Monday, March 19, 2012
For Vietnam vets, PTSD flares years after a long-ago war
Times In-Depth: For Vietnam vets, PTSD flares years after a long-ago war
BY GERRY WEISS, Erie Times-News
PUBLISHED: MARCH 19, 2012
He no longer drinks a dozen beers a day to avoid coping.
He has stopped feeling guilty for returning home from Vietnam alive when scores of others in his unit were killed by gunfire, airstrikes and mortar blasts.
Steve Carroll began treatment for post-traumatic stress disorder in January 2010, though the Crawford County resident has been suffering from it since the early 1970s.
Like many other combat veterans, he was particularly reticent, rarely opening up to anyone but fellow soldiers with similar experiences.
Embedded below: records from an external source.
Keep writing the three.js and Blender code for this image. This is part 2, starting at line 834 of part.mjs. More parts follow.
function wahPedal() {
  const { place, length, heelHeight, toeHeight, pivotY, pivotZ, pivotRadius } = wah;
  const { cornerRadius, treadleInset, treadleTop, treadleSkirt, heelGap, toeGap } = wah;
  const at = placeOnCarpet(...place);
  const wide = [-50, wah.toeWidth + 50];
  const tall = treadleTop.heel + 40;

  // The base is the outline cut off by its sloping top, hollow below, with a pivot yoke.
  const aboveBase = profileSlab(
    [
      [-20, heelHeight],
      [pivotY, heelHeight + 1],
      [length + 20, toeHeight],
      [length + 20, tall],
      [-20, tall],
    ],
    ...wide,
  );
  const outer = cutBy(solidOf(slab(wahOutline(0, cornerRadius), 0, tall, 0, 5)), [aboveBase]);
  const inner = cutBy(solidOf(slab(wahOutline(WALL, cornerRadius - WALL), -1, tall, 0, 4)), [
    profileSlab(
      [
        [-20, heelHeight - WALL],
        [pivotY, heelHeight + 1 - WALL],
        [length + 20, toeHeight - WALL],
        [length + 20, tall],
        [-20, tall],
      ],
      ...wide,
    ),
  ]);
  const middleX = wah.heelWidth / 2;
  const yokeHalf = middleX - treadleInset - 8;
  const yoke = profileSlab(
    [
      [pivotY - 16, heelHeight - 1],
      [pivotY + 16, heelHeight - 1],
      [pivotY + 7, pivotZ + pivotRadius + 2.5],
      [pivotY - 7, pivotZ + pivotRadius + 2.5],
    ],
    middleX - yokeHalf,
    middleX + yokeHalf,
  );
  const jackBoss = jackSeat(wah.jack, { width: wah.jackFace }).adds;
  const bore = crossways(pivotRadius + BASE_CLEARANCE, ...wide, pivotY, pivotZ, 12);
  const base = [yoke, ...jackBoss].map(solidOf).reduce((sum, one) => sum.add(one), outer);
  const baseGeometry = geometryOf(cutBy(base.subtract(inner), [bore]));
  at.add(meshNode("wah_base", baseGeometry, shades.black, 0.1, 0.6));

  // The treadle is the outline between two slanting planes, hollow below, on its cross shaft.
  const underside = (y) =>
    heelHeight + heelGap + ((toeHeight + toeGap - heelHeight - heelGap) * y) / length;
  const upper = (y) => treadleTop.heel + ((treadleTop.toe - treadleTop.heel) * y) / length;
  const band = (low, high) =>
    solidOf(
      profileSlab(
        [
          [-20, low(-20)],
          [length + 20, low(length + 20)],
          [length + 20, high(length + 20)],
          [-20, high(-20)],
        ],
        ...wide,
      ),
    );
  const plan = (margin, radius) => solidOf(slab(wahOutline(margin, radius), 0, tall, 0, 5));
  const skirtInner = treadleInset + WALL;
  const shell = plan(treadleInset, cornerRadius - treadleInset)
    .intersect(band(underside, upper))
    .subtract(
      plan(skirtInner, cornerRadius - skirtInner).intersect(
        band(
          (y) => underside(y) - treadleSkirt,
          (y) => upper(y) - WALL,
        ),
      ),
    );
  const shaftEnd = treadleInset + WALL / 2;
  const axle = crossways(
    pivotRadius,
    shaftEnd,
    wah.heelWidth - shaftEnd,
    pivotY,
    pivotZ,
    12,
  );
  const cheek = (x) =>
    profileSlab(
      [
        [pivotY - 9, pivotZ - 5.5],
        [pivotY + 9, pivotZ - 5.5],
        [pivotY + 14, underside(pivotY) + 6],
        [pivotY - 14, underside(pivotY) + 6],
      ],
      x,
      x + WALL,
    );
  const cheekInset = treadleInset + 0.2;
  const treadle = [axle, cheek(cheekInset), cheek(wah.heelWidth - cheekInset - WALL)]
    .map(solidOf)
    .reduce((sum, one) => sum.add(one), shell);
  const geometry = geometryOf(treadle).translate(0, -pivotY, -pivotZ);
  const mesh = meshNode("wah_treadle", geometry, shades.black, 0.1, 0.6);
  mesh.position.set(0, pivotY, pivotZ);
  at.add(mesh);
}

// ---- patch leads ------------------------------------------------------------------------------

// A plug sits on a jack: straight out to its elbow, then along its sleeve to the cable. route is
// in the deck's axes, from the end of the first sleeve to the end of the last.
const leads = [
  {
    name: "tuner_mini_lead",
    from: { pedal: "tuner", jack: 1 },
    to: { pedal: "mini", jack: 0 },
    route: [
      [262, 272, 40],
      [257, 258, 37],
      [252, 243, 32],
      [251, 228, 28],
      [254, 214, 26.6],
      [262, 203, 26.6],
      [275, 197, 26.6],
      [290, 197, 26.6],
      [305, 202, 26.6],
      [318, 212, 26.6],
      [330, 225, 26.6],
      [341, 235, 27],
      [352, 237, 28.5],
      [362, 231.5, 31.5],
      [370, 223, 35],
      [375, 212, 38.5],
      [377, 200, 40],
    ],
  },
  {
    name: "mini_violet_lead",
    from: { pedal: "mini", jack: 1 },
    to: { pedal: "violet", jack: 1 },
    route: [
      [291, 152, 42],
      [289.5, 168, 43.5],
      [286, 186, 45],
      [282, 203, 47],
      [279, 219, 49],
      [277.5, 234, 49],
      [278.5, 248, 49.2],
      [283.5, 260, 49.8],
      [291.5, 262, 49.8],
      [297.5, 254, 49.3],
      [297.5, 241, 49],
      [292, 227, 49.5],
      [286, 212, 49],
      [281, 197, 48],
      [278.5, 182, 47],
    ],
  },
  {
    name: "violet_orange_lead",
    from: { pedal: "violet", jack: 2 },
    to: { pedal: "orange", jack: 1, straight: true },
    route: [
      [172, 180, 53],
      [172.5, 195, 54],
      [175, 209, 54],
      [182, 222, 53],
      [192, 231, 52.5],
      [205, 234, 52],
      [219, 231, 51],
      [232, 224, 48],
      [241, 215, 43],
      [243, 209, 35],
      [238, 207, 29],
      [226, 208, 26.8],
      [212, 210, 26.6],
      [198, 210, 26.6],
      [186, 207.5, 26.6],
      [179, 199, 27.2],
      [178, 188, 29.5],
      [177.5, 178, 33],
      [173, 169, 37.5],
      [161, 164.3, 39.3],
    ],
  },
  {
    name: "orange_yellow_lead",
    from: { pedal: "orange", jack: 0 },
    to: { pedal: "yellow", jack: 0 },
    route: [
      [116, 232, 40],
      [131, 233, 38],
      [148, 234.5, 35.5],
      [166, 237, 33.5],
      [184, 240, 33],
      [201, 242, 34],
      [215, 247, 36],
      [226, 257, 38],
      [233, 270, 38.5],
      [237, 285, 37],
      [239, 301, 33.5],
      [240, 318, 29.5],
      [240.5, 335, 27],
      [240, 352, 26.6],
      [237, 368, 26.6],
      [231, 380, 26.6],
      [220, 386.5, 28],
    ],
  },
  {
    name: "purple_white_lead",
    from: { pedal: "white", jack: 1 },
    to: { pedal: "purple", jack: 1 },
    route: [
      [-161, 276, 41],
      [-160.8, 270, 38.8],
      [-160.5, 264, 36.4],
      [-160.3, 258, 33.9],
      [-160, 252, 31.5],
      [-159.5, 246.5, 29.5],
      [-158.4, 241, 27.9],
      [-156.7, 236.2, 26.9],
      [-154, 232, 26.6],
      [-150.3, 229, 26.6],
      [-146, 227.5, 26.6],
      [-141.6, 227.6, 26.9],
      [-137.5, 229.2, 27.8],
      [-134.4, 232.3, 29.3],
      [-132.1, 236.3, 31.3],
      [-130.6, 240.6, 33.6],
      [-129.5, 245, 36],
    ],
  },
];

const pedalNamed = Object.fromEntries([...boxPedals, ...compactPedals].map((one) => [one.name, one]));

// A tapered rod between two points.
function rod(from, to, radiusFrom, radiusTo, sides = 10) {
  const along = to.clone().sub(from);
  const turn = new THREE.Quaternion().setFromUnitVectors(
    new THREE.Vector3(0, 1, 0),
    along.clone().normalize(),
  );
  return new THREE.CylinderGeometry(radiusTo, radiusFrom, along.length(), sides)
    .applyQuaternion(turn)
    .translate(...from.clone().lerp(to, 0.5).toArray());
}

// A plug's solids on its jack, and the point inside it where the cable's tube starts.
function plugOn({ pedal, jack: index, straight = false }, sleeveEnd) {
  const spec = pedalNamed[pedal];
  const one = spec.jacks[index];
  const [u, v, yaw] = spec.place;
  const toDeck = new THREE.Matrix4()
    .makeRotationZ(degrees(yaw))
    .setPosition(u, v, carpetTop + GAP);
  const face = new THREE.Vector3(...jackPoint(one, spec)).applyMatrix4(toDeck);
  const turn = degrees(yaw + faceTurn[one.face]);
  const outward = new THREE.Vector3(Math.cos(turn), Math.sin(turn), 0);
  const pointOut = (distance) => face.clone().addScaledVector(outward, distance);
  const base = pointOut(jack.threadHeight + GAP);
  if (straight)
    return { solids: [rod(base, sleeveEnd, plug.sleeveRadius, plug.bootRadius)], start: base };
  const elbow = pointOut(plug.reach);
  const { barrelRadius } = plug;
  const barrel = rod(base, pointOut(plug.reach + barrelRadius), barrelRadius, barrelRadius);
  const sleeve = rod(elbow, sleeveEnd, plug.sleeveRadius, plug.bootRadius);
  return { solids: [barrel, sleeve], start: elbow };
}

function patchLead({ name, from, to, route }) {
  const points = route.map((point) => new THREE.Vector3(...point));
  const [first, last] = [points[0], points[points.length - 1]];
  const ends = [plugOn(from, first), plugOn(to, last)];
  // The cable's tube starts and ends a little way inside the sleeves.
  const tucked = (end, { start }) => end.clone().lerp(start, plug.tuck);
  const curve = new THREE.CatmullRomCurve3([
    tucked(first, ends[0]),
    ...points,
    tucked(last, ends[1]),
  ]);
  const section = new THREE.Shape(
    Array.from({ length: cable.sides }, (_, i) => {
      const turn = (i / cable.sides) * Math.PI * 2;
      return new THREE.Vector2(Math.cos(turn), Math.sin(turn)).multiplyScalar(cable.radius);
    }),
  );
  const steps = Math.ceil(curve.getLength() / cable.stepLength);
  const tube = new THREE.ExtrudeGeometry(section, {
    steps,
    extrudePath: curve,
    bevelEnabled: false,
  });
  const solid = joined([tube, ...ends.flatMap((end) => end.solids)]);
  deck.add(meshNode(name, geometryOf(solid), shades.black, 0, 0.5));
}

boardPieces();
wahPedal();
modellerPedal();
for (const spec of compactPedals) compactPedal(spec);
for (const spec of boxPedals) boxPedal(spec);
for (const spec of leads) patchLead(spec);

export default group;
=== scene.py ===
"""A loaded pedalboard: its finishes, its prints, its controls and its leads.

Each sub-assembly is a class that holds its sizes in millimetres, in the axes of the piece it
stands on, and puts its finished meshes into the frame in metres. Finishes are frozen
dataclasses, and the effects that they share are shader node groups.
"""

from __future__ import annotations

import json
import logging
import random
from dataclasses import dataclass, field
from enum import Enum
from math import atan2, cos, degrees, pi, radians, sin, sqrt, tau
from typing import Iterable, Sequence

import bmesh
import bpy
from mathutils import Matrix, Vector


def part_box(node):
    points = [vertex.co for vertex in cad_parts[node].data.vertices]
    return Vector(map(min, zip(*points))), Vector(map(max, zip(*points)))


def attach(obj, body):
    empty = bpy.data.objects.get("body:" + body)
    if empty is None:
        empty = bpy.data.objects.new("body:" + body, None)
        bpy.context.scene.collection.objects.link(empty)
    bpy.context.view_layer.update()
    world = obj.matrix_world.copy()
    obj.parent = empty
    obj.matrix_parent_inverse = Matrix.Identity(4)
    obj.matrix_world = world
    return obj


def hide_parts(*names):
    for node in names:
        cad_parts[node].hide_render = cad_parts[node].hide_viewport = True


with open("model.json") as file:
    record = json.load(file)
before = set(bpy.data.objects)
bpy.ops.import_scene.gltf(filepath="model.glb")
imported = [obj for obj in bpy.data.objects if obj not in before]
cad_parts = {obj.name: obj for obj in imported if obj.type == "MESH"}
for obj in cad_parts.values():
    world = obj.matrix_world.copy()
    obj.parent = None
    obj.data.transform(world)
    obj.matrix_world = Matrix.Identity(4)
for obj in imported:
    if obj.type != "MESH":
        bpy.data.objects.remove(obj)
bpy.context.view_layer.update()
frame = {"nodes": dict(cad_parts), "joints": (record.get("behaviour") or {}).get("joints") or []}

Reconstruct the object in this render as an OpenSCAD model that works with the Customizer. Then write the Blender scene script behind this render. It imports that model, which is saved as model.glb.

He saw his alcohol abuse, sleeplessness and withdrawal from society as emasculating. Seeking help, he would say, was out of the question.
Instead, Carroll ignored his symptoms and immersed himself in the family horticultural business. Working 18-hour days, seven days a week was common.
"My dad said I'd be burned out by the time I was 35," Carroll said.
"Instead of getting burned out, I became an alcoholic."
Soldiers from different eras have come home to a different America.
Veterans of World War II were cheered at ticker-tape parades by a nation that praised them as winners and heroes.
The men and women back from Iraq and Afghanistan return to try and find their place in a country reeling from high unemployment and a sluggish economy.
Veterans of the Vietnam War, which ended in 1973, were largely rejected and ostracized, and considered losers of a conflict that claimed the lives of 58,000 American soldiers.